KELEMEN: Power made a veiled reference to recent reports that the U.S. may agree to an Iranian demand for a so-called sunset clause - that is, easing restrictions on the country's nuclear program over time.


POWER: There will never be a sunset on America's commitment to Israel's security - never.

KELEMEN: Power did an effective job papering over U.S.-Israeli differences according to one man in the audience. Still, New York real estate lawyer Aaron Shmulewitz is not convinced by the negotiating skills of the U.S. and the five other world powers at the table.

AARON SHMULEWITZ: There are two levels of expertise and negotiation going on now. I think the Iranians are experts. I think the five-plus-one are not. I think they are being taken for a very bad ride.

KELEMEN: He says he's eager to hear what more Netanyahu will say to Congress and is disappointed by some Democrats who say they won't attend. Other Jewish groups, though, say they don't like what they see as Netanyahu's attempts to shape American foreign policy toward Iran. The editor of the progressive magazine Tikkun, Rabbi Michael Lerner says Americans were misled into a war in Iraq and don't want the same now with Iran.

MICHAEL LERNER: So it's time for Americans to stand up and say, no, Mr.
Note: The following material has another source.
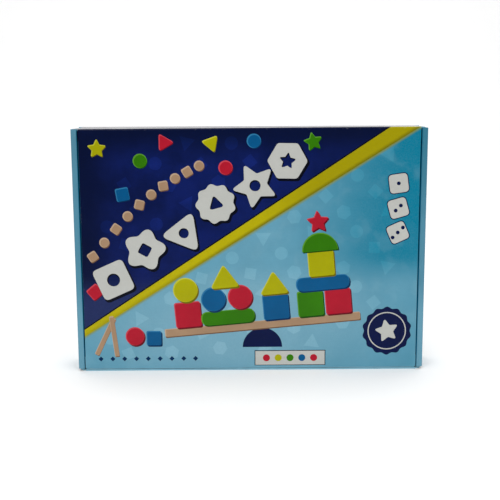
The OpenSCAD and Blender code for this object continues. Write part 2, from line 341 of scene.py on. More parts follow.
def ink(name, colour, mottle=MOTTLE, ground=None, gloss=INK_GLOSS):
    """Laminated print on board: slightly mottled ink, glossy film, washboard flutes, worn creases."""
    shader = Shader(name)
    base = linear(*colour)
    across, up = shader.sheet()
    cloud = shader.patches(scale=24, detail=4, start=0.3, full=0.7, rough=0.62)
    colour_now = shader.mix(cloud, shaded(base, 1 - mottle), shaded(base, 1 + mottle))
    if ground:
        colour_now = ground(shader, colour_now, across, up)
    speck = shader.patches(scale=900, detail=2, start=0.3, full=0.8, most=0.16)
    crack = shader.patches(scale=420, detail=4, start=0.60, full=0.74, most=0.07)
    crack = shader.times(shader.mark("crease"), crack)
    colour_now = shader.layers(colour_now, (speck, shaded(base, 0.8)), (crack, WHITE_CORE))
    rough = shader.patches(scale=60, detail=3, start=0.25, full=0.75, least=0.17, most=0.25)
    waves = shader.bump(shader.noise(scale=9, detail=1), 0.45 * MM)
    flutes = shader.bump(flute_height(shader, up), 0.010 * MM, waves)
    grain = shader.bump(shader.noise(scale=1400, detail=2), 0.002 * MM, flutes)
    return shader.finish(colour_now, grain, rough, gloss)


def kraft(name, colour, flutes=0.5):
    """Brown board paper: fibres, flecks and the shadow lines of the flutes behind it."""
    shader = Shader(name)
    base = linear(*colour)
    dark, light = shaded(base, 0.82), shaded(base, 1.12)
    fibre = shader.noise(scale=260, detail=5, stretch=(1, 1, 3.4), rough=0.7)
    cloud = shader.patches(scale=18, detail=3, start=0.3, full=0.7, most=0.25)
    ridge = flute_height(shader, shader.sheet()[1])
    lines = shader.range(ridge, 0.2, 1.0, to_high=0.3 * flutes)
    fleck = shader.patches(scale=1100, detail=1, start=0.70, full=0.78, most=0.35)
    crack = shader.patches(scale=300, detail=4, start=0.4, full=0.7, most=0.35)
    crack = shader.times(shader.mark("crease"), crack)
    colour_now = shader.layers(
        shader.mix(shader.range(fibre, 0.28, 0.72), dark, light),
        (cloud, dark), (lines, dark), (fleck, BROWN_FLECK), (crack, light),
    )
    skin = shader.bump(fibre, 0.05 * MM, shader.bump(ridge, 0.03 * MM * flutes))
    return shader.finish(colour_now, skin, roughness=0.88, gloss=0.25)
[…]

Netanyahu, we are not going to be pushed into another self-destructive and destructive-of-others war when there's a better path.

KELEMEN: His Tikkun Magazine took out a full-page ad in The New York Times saying the Israeli leader does not speak for the majority of American Jews who it says supports the Obama administration's attempts to negotiate with Iran. Michele Kelemen, NPR News, Washington.